Review of Insurer Law
29 Mar 2017
The central bank, the Reserve Bank of New Zealand (RBNZ) yesterday released an issues paper for its review of insurance legislation, that is, the Insurance (Prudential Supervision) Act 2010 (IPSA).
Head of Prudential Supervision Toby Fiennes said that the review will look at how well IPSA has performed in achieving a cost-effective supervisory regime for the insurance sector. RBNZ is the prudential supervisor of insurers in the country.
“The first phase of the review focuses on identifying potential issues for more detailed consideration. The issues paper outlines the rationale, terms of reference, intended process and issues identified by the Reserve Bank. We are keen to hear from stakeholders, including whether we have identified the right issues,” he said.
RBNZ says that the review will provide an opportunity to enhance the efficient and effective operation of the regime taking account matters including:
- the experience of the insurance sector, and the RBNZ, with the legislation and supervisory framework, including any unexpected compliance or administrative costs, and any inappropriate impediments to competition and innovation;
- changes and emerging developments in the New Zealand insurance sector and internationally since IPSA was developed, such as the entry and exit of insurers, and the development of new business models and distribution channels;
- potential concerns with some aspects of the legislative framework raised with the Reserve Bank by some insurance sector stakeholders;
- changes to international standards and guidance on insurance regulation and supervision;
- changes to, or recent reviews of, other relevant legislative frameworks and possible opportunities to improve the consistency of the IPSA framework with these frameworks.
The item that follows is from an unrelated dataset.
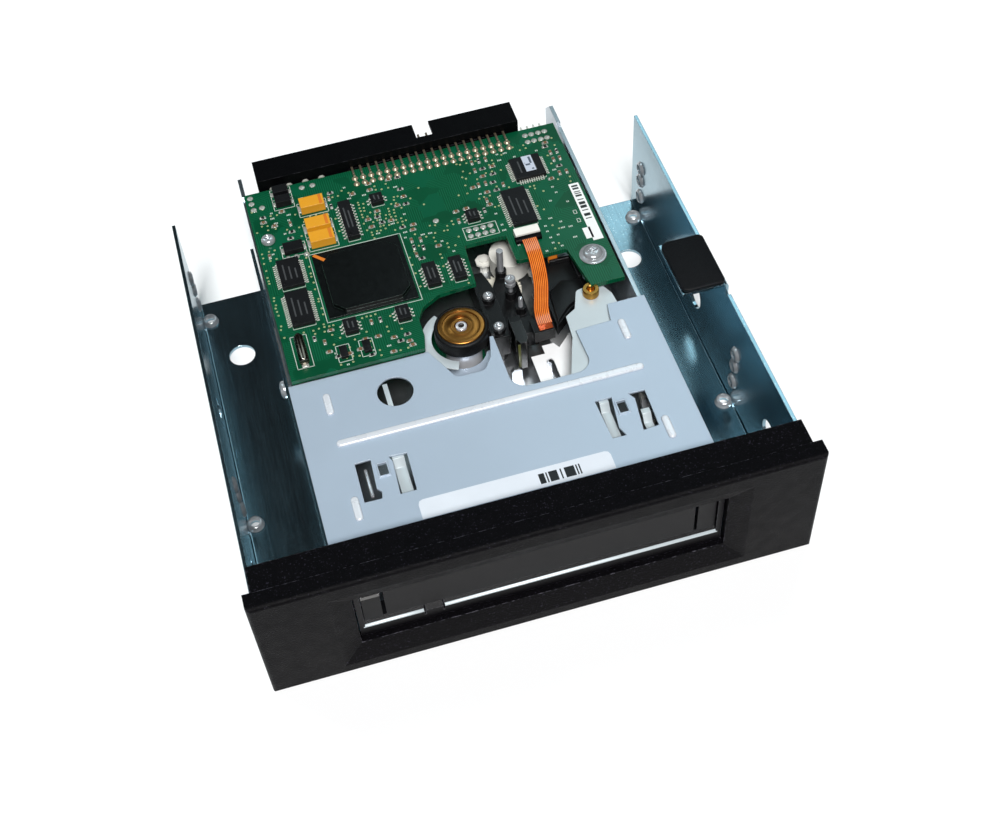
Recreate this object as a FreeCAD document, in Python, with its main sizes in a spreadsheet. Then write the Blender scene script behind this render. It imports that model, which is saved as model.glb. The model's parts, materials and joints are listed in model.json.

Mr Tim Grafton, Chief Executive of the Insurance Council of New Zealand (ICNZ), in a response, said: “The Act was passed over six years ago, so it is timely in light of experiences since then and the pace of change in the sector globally to review matters. Ideally, the review should be conducted independently of the Reserve Bank, but the process they have outlined today provides plenty of scope for input.”
“It is pleasing to see that the RBNZ has identified potential issues to address that have been a concern to us such as contracts that appear to be insurance contracts but which are not. An example is insurance contracts provided by some rental car companies. Such contracts mislead the public and limit their rights,” he added.
“We are also keen to see greater transparency and cost-benefit analysis around RBNZ decision-making,” he said.
Submissions are to be sent to RBNZ by 30 June.
Any change to the law will not be enacted till 2018 at the earliest and the RBNZ has committed to a transition period to manage any changes.